Article 16.3, Part 1, punishes organisations with fines of 100,000 to 300,000 Roubles (100,000 Roubles is equivalent to 12,300 Norwegian Kroner, 1,300 Euros or 1,500 US Dollars). On 23 July, Vyborg City Court found against the Finnish Jehovah’s Witness organisation and handed down a fine, according to court records. This decision came into legal force on 2 October.
Prosecutors had already brought one case against the Jehovah’s Witnesses under Article 16.3, Part 1, to Vyborg City Court on 31 March, in relation to the shipment blocked by customs officials in March. This was sent back to the prosecution by the court for technical reasons, and later dropped because it was not resubmitted within the required three days.
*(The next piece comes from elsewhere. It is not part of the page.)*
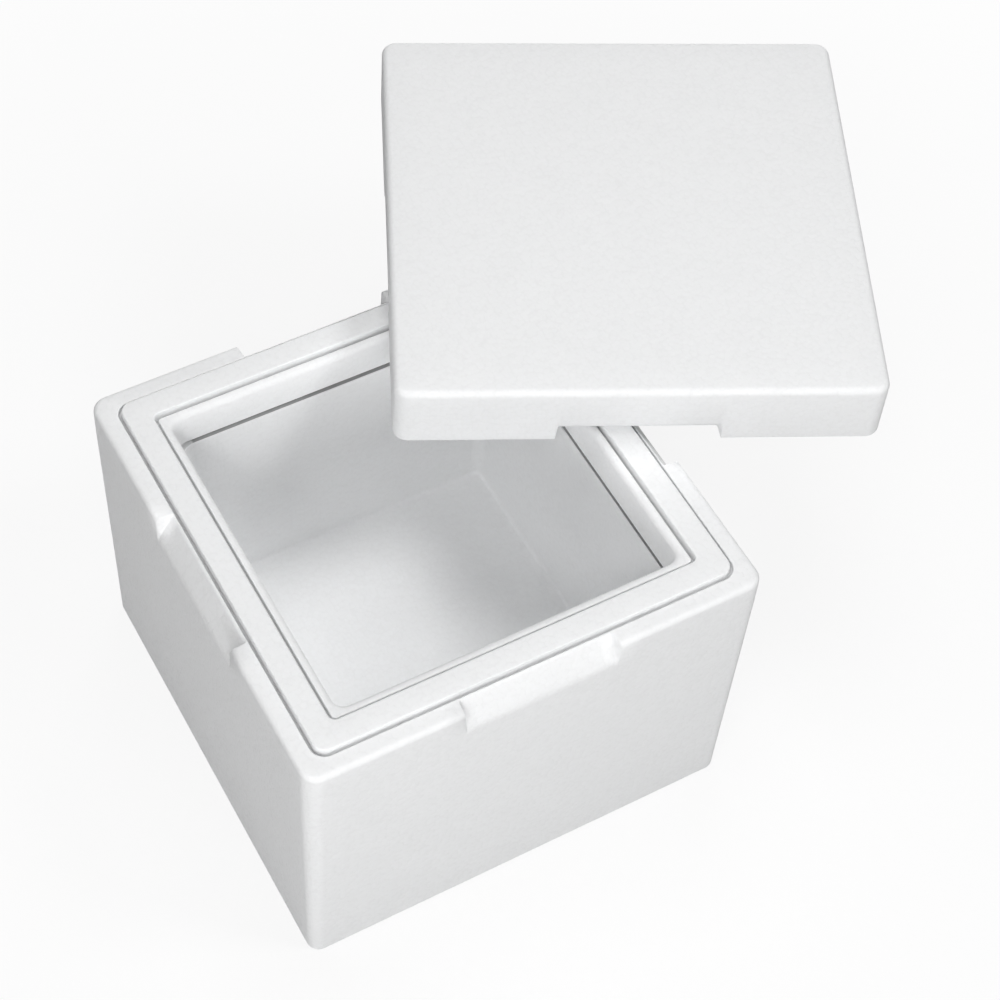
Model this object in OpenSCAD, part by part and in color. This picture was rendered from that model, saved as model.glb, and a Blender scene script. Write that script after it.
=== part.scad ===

The Jehovah’s Witness Russian and Finnish branches lodged suits at St Petersburg and Leningrad Region Arbitration Court to have the customs officials’ actions declared illegal. These suits related to two separate shipments of literature which should have entered Russia through the Svetogorsk border crossing in Vyborg District. The Court rejected both suits on 1 September and 3 November respectively.
Arbitration judge Sergei Rybakov ruled that customs officials were justified in searching cargo they believed to pose a risk and denying entry to “goods, supposedly prohibited from importation into Russia”. The loads and their drivers were held up at the border for periods of more than two weeks as repeated inspections were carried out.
The first appeal hearing in the first suit took place at the 13th Arbitration Court on 10 December. The next has been scheduled for 14 January 2016, according to the court website. Jehovah’s Witnesses have also submitted an appeal against the rejection of their other suit, but no hearing date has yet been set.